1. Email chain between Rob Goldstone and Donald Trump Jr., June 3-7, 2016 (released by Trump Jr. on Twitter, July 11, 2017) 2. Report on the Investigation into Russian Interference in the 2016 Presidential Election, Special Counsel Robert S. Mueller III, March 2019 (Volume I, Section IV.A.5) 3. Senate Judiciary Committee transcript of Donald Trump Jr.'s testimony, September 7, 2017 (released May 16, 2018) 4. Letter from Trump attorneys Jay Sekulow and Rudy Giuliani to Special Counsel Robert Mueller, January 29, 2018 (reported by New York Times, June 2, 2018)

Corroborating Sources

1. New York Times: "Trump Team Met With Lawyer Linked to Kremlin During Campaign," July 8, 2017 2. Washington Post: "Trump dictated son's misleading statement on meeting with Russian lawyer," July 31, 2017 3. CNN: "Trump lawyers say he 'dictated' statement on Trump Tower meeting, contradicting past denials," June 2, 2018 4. PBS Frontline: "A Meeting in Trump Tower. A Response Dictated on Air Force One," 2018 5. NBC News: "Mueller declined to charge Donald Trump Jr. for meeting with Russian lawyer," April 18, 2019

Counterarguments and Context

Trump and his defenders argued that the meeting produced nothing of value, that opposition research is a normal part of political campaigns, and that no underlying crime occurred. Trump Jr. testified that nothing came of the meeting and that he did not inform his father about it in advance, though Trump Jr.'s phone records showed calls to a blocked number before and after the meeting, and investigators were unable to determine whether the blocked number belonged to Donald Trump Sr.
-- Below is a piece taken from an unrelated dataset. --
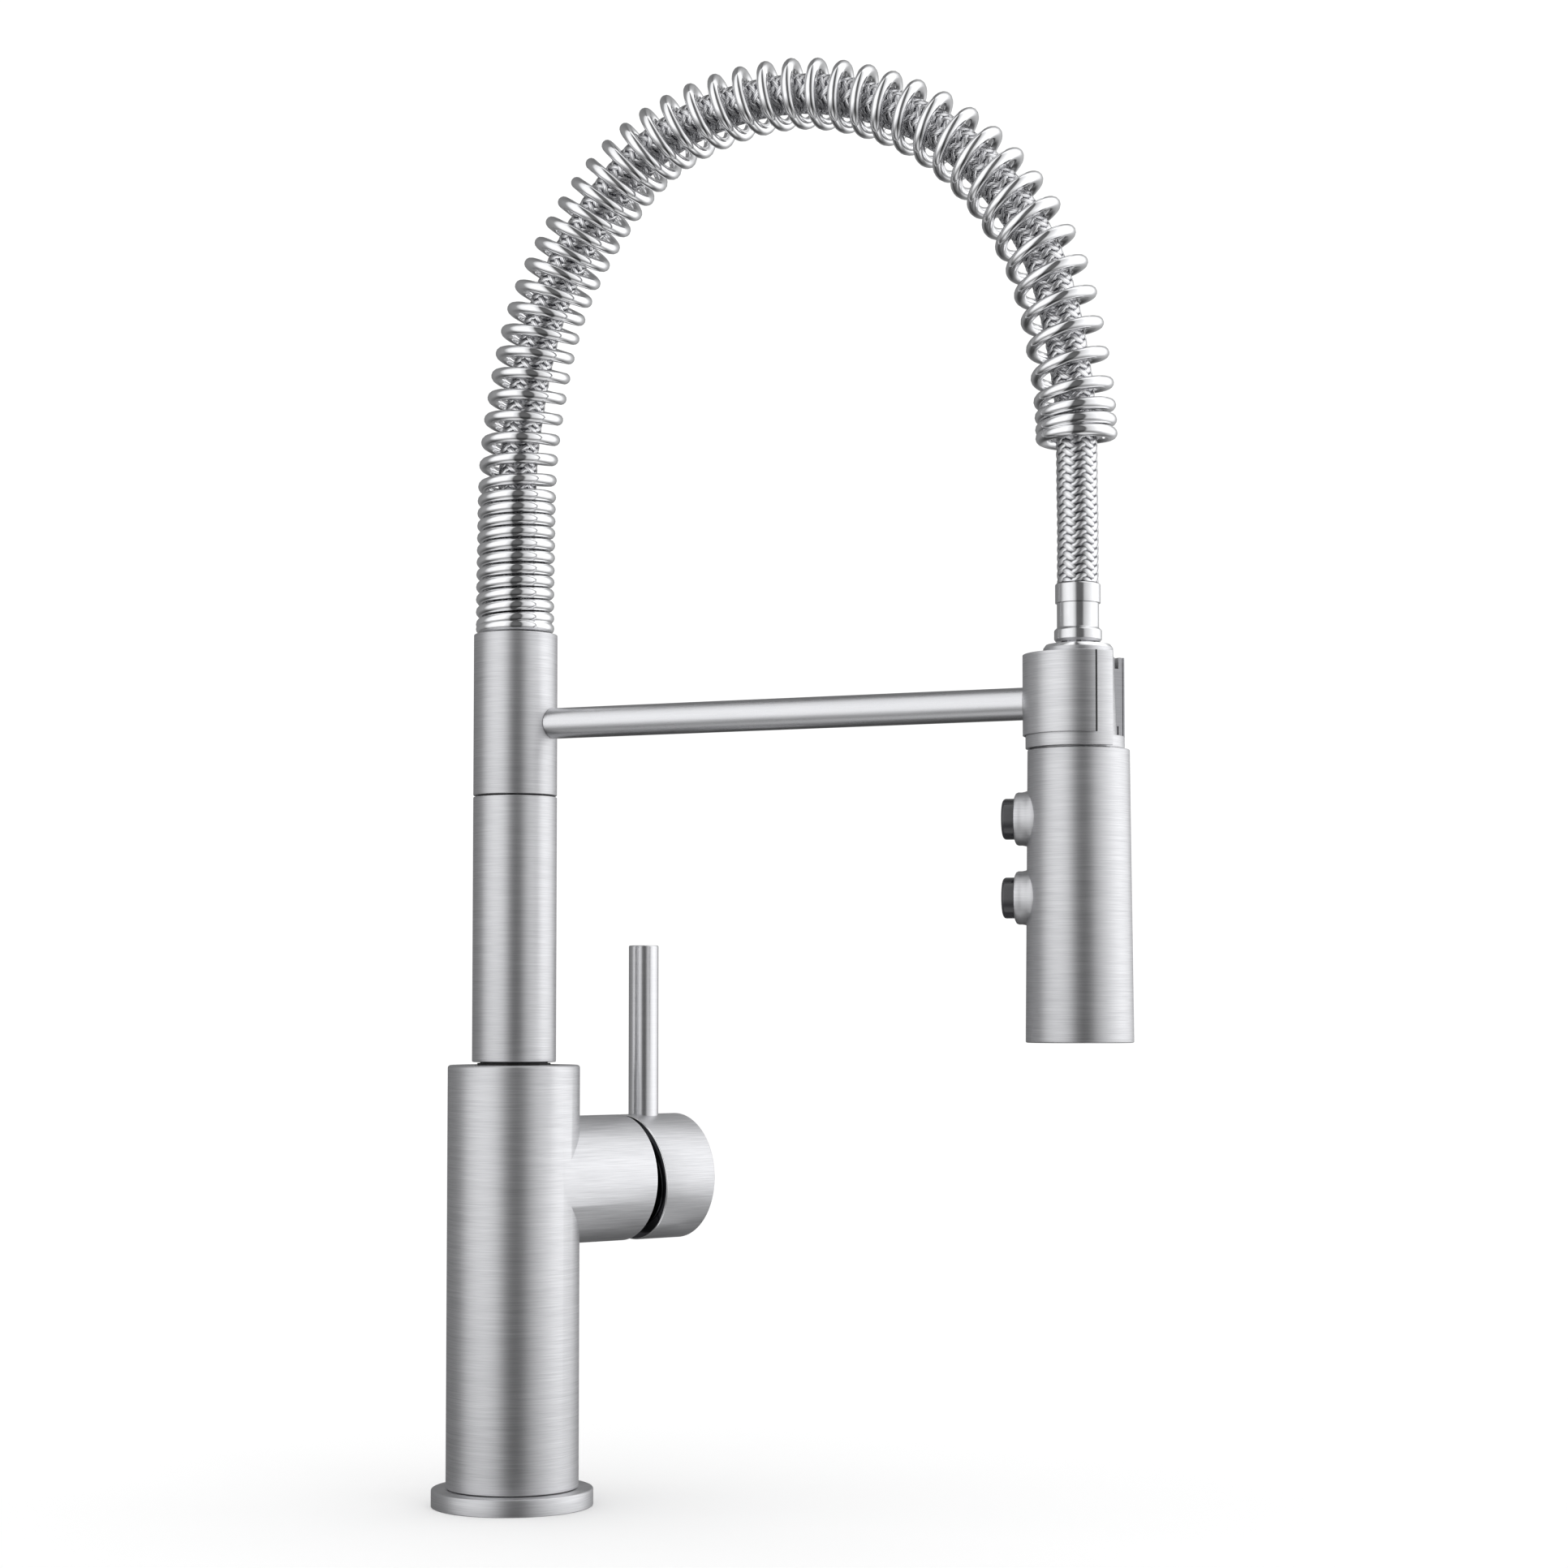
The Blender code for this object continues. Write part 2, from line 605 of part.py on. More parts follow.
def make_hose_end(spray):
    bulb = (
        (5.9, 298.2), (7.2, 298.2), (7.95, 299.2), (7.95, 301.8), (7.0, 302.8), (7.0, 310.3),
        (7.55, 311.0), (7.55, 317.1), (7.3, 317.6), (5.9, 317.6),
    )
    turned("hose_ferrule", bulb, POLISHED, spray)
    turned(
        "hose_end_stem",
        (
            (2.2, 266.5), (5.3, 266.5), (5.3, 290.0), (7.8, 290.0), (7.8, 292.9), (5.3, 292.9),
            (5.3, 302.3), (3.4, 302.3), (3.4, 314.0), (2.2, 314.0),
        ),
        BRASS, spray,
    )
    o_ring("stem_seal_lower", 5.6, 7.9, 271.5, RUBBER, spray)
    o_ring("stem_seal_upper", 5.6, 7.9, 276.5, RUBBER, spray)


def make_head(spray, button_axes):
    turned(
        "spray_collar",
        (
            (8.2, 250.0), (14.6, 250.0), (14.6, 262.4), (15.3, 262.4), (15.3, 266.4),
            (12.6, 266.4), (11.6, 296.4), (11.1, 297.2), (6.2, 297.2), (6.2, 293.2), (8.2, 293.2),
        ),
        BRUSHED, spray,
    )
    outer = (
        (0.0, HEAD_LOW), (HEAD_LOW_R - 0.5, HEAD_LOW), (HEAD_LOW_R, HEAD_LOW + 0.5),
        (HEAD_TOP_R, HEAD_TOP - 0.4), (HEAD_TOP_R - 0.4, HEAD_TOP), (0.0, HEAD_TOP),
    )
    inner_low = HEAD_LOW_R - HEAD_WALL
    inner_top = HEAD_TOP_R - HEAD_WALL
    hollow = (
        (0.0, HEAD_LOW - 1.0), (inner_low, HEAD_LOW - 1.0), (inner_top, HEAD_TOP + 1.0),
        (0.0, HEAD_TOP + 1.0),
    )
    boss = (
        (7.1, 13.3), (9.7, 13.3), (9.7, 15.6), (9.2, 17.3), (8.9, 18.6),
        (8.9, 20.2), (8.1, 21.1), (7.1, 21.1),
    )
    pocket = (
        (0.0, 6.5), (2.6, 6.5), (2.6, 10.2), (5.2, 10.2), (5.2, 12.8), (10.2, 12.8),
        (10.2, 20.0), (0.0, 20.0),
    )
    shell = turned("spray_shell", outer, BRUSHED, spray, sides=ROUND_SIDES, start=2.5)
    core = ring("valve_core", 3.5, 14.6, 184.0, 249.7, PLASTIC, spray)
    combine(shell, cutter("head_hollow", turned_mesh("head_hollow", hollow), spray))
    for label, axis in button_axes.items():
        combine(shell, drill(f"button_bore_{label}", 8.3, 5.0, 25.0, axis))
        combine(shell, cutter(f"boss_{label}", turned_mesh("boss", boss), axis), "UNION")
        combine(core, cutter(f"pocket_{label}", turned_mesh("pocket", pocket), axis))
    ring("check_valve", 3.0, 7.9, 252.0, 265.0, DARK_PLASTIC, spray)
    ring("flow_seal", 8.0, 14.3, 181.3, 183.7, RUBBER, spray)
    ring("spray_diffuser", 7.4, 15.2, 174.6, 181.0, DARK_PLASTIC, spray)
    ring("spray_face", 7.4, 15.5, 166.0, 174.3, DARK_PLASTIC, spray)
    ring("aerator_housing", 5.2, 7.1, 166.3, 180.0, PLASTIC, spray)
    turned("aerator_screen", ((0, 168), (4.9, 168), (4.9, 169.2), (0, 169.2)), STEEL, spray)


def make_button(label, axis):
    outline = (
        (0.0, 8.9), (2.2, 8.9), (2.2, 15.6), (6.8, 15.6), (6.8, 24.3), (6.4, 25.0),
        (5.7, 25.3), (0.0, 25.3),
    )
    turned(f"button_{label}", outline, DARK_PLASTIC, axis)
    rings = []
    steps = 24
    for k in range(steps + 1):
        a = 2 * math.pi * 3.0 * k / steps
        outward = np.array((math.cos(a), math.sin(a), 0.0))
        middle = 3.7 * outward + np.array((0.0, 0.0, 10.8 + 4.2 * k / steps))
        up = np.array((0.0, 0.0, 1.0))
        rings.append([middle + 0.4 * w for w in (outward, up, -outward, -up)])
    loft(f"button_spring_{label}", rings, STEEL).parent = axis


def main():
    clear_scene()
    upright = Matrix.Identity(4)
    up_to_axis = Matrix(((0, math.sin(HANDLE_TURN), math.cos(HANDLE_TURN)),
                         (0, -math.cos(HANDLE_TURN), math.sin(HANDLE_TURN)),
                         (1, 0, 0))).to_4x4()
    handle = empty("handle_axis", (0, 0, HANDLE_Z), up_to_axis)
    tilt = empty("tilt_axis", (0, 0, TILT_PIVOT), upright, handle)
    holder_axis = empty("holder_axis", (SPRAY_X, 0, 0), upright)
    spray = empty("spray_axis", (SPRAY_X, 0, 0), Matrix.Rotation(HEAD_TURN, 4, "Z"))
    outward = Matrix.Rotation(math.radians(90.0), 4, "Y")
    button_axes = {
        label: empty(f"button_axis_{label}", (0, 0, z), outward, spray)
        for label, z in BUTTON_HEIGHTS.items()
    }
    ports = make_ports(handle)
    make_base()
    make_body(handle, ports)
    make_swivel_parts()
    make_cartridge(handle, ports)
    make_stem_carrier(tilt)
    make_lever(tilt)
    make_column()
    make_arm(holder_axis)
    make_holder(holder_axis)
    make_hose()
    make_spring()
    make_hose_end(spray)
    make_head(spray, button_axes)
    for label, axis in button_axes.items():
        make_button(label, axis)


main()
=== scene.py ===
"""Looks of the pull-down kitchen faucet: fine surfaces, arch spring, braid and brushed steel.

Outlines and lengths are millimetres and become metres in the mesh helpers.
"""

import json
import math

import bmesh
import bpy
import numpy as np
from mathutils import Matrix, Vector

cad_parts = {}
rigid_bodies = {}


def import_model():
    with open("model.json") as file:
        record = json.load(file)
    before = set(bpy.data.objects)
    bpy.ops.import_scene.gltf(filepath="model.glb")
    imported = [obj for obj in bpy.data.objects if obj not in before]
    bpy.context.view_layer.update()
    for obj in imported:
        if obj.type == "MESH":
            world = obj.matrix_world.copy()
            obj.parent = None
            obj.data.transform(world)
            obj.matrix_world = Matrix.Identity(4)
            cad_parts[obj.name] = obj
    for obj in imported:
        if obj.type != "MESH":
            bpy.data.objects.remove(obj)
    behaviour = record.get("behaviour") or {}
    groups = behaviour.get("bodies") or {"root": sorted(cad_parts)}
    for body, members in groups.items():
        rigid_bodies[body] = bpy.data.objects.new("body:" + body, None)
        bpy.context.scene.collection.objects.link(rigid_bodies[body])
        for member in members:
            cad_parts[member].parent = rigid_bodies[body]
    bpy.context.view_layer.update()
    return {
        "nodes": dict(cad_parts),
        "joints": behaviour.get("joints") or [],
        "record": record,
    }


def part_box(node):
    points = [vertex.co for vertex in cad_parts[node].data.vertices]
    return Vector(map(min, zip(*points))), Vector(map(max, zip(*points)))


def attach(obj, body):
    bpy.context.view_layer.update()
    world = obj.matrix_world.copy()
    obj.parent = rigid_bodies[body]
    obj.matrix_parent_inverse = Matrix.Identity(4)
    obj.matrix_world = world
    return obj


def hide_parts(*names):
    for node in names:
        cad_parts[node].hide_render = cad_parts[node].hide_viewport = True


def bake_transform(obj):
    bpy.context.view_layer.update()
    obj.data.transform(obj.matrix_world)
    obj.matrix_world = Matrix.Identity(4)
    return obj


for thing in list(bpy.data.objects):
    bpy.data.objects.remove(thing, do_unlink=True)
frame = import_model()

MM = 0.001
FINE = 160

# Joint axes and places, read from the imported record
JOINTS = {joint["name"]: joint for joint in frame["joints"]}
HANDLE_AXIS = Vector(JOINTS["lever_temperature"]["axis"])
HANDLE_Z = JOINTS["lever_temperature"]["pos_m"][2] / MM
TILT_POINT = Vector(JOINTS["lever_flow"]["pos_m"])
TILT_PIVOT = TILT_POINT.xy.length / MM
SPRAY_X = JOINTS["spray_turn"]["pos_m"][0] / MM
BUTTON_OUT = -Vector(JOINTS["press_upper_button"]["axis"])
UP = Vector((0, 0, 1))

# Camera
VIEW_TURN = math.radians(23.65)
VIEW_RIGHT = Vector((math.cos(VIEW_TURN), math.sin(VIEW_TURN), 0.0))
VIEW_BACK = Vector((math.sin(VIEW_TURN), -math.cos(VIEW_TURN), 0.0))
CAMERA_PLACE = VIEW_RIGHT * 0.0967 + VIEW_BACK * 1.1214 + UP * 0.1756
CAMERA_LENS = 71.74
CAMERA_PITCH = math.radians(2.86)
CAMERA_SHIFT = 0.045


# ---- materials -------------------------------------------------------------------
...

Mueller concluded that the evidence did not establish that Trump Jr. intended to violate the law, though Mueller did not exonerate the participants. Trump's supporters also characterized the misleading Air Force One statement as a minor drafting exercise rather than an obstruction effort. However, Trump Jr.'s own email exchange explicitly stated that the offered information was "part of Russia and its government's support for Mr. Trump," and his response of "I love it" demonstrated an eagerness to receive foreign government assistance in the campaign. The willingness of the campaign chairman, the candidate's son, and the candidate's son-in-law to attend such a meeting, and the subsequent effort by the president to craft a misleading public account of its purpose, are documented facts regardless of whether the conduct crossed the threshold for criminal prosecution.

Author's Note

This entry is classified as Tier 3 because the key facts are documented through primary evidence, including Trump Jr.'s own emails (which he released publicly), sworn congressional testimony, the Mueller Report, and Trump's attorneys' own written acknowledgment that Trump dictated the misleading statement. The meeting is significant not because it produced a criminal charge but because it demonstrated the Trump campaign's receptiveness to receiving assistance from a foreign adversary and the president's subsequent involvement in crafting a false public narrative about the encounter. The email exchange between Goldstone and Trump Jr. remains one of the most direct pieces of evidence that the Trump campaign was offered, and eagerly accepted the prospect of, Russian government support.